Ceasefire in Central African Diamond Feud
Rebel groups fighting over diamond mines in the Central African Republic have signed a ceasefire ending weeks of deadly violence, public radio announced on Sunday.
The government in Bangui had announced late last month that the rebel Convention of Patriots for Justice and Peace (CPJP) and the former rebels of the Union of Democratic Forces for Unity (UFDR) had agreed on a ceasefire.
"The CPJP and the UFDR have just signed the ceasefire," national radio boss David Gbanga said.
"This proves that during the talks both parties expressed their commitment, their desire to restore peace in the parts of Haute-Kotto, Vakaga and Bamingui-Bangoran which have in recent days been the scene of internecine fighting," he said.
The fighting has centered around the diamond town of Bria, in the centre of the country, and cost more than 50 lives in September.
The UFDR is dominated by the Ronga and the CPJP by the Goula, two rival ethnic groups who have feuded over the region's diamond mines for years.
Josue Binoua, minister for territorial administration, had said late last month he would bring the CPJP's Abdoulaye Hissene and the UFDR's Zakaria Damane to the capital to thrash out a ceasefire deal.
According to public radio, the five-point agreement includes "an immediate cessation of hostilities, of media campaigns and of all exactions and violations of human rights."

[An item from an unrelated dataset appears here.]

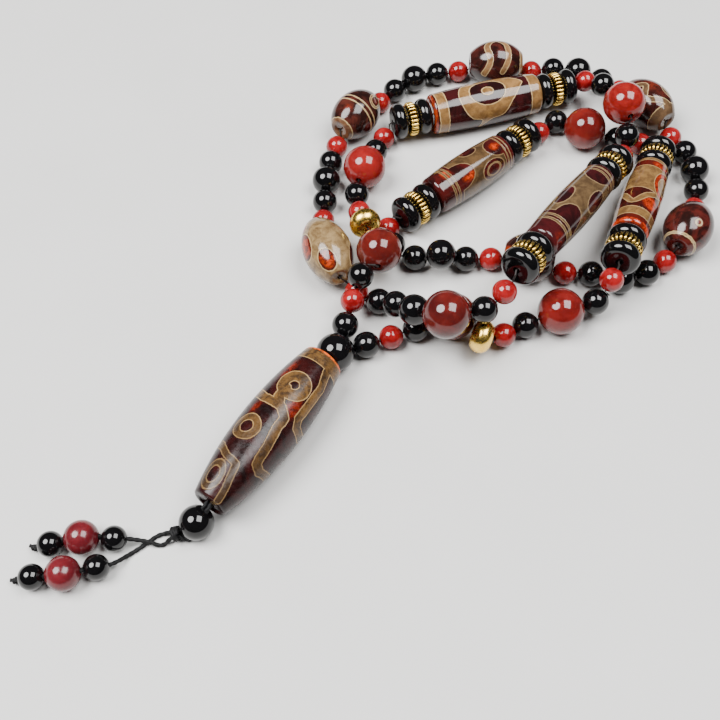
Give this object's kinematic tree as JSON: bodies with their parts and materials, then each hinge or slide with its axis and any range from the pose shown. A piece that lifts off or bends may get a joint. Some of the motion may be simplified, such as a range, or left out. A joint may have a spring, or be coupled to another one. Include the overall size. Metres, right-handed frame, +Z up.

The ceasefire also provides for "a withdrawal within eight days of the deal's signing of all their forces from the town of Bria and redeployment back to their respective bases."
Bria is the country's main diamond mining hub and according to a report published late last year by the International Crisis Group and entitled "Dangerous Little Stones", diamonds are fueling conflict.
The UFDR has signed a peace agreement in 2008 and the CPJP a ceasefire in June this year but ICG said diamonds stoked a type of conflict that is best described as "banditry under a rebel flag".
"The government’s refusal to distribute national wealth fairly has led jealous individuals and disenfranchised groups to take up arms for a bigger slice of the cake," the ICG report said.
"President Francois Bozize keeps tight control of the diamond sector to enrich and empower his own ethnic group but does little to alleviate the poverty that drives informal miners to dig in perilous conditions," the report said.
Industrial mining never took off in the impoverished country and most diamonds are extracted by an estimated 80,000 to 100,000 unlicensed miners equipped with picks and shovels.
The ceasefire agreement announced Sunday also mentions the fact that the CPJP "commits to joining the Libreville comprehensive peace agreement without further delay".
The Bria ceasefire comes less than a week after the government set up a special committee which includes national and international mediators and is aimed at bringing holdout rebels on board the 2008 peace accord.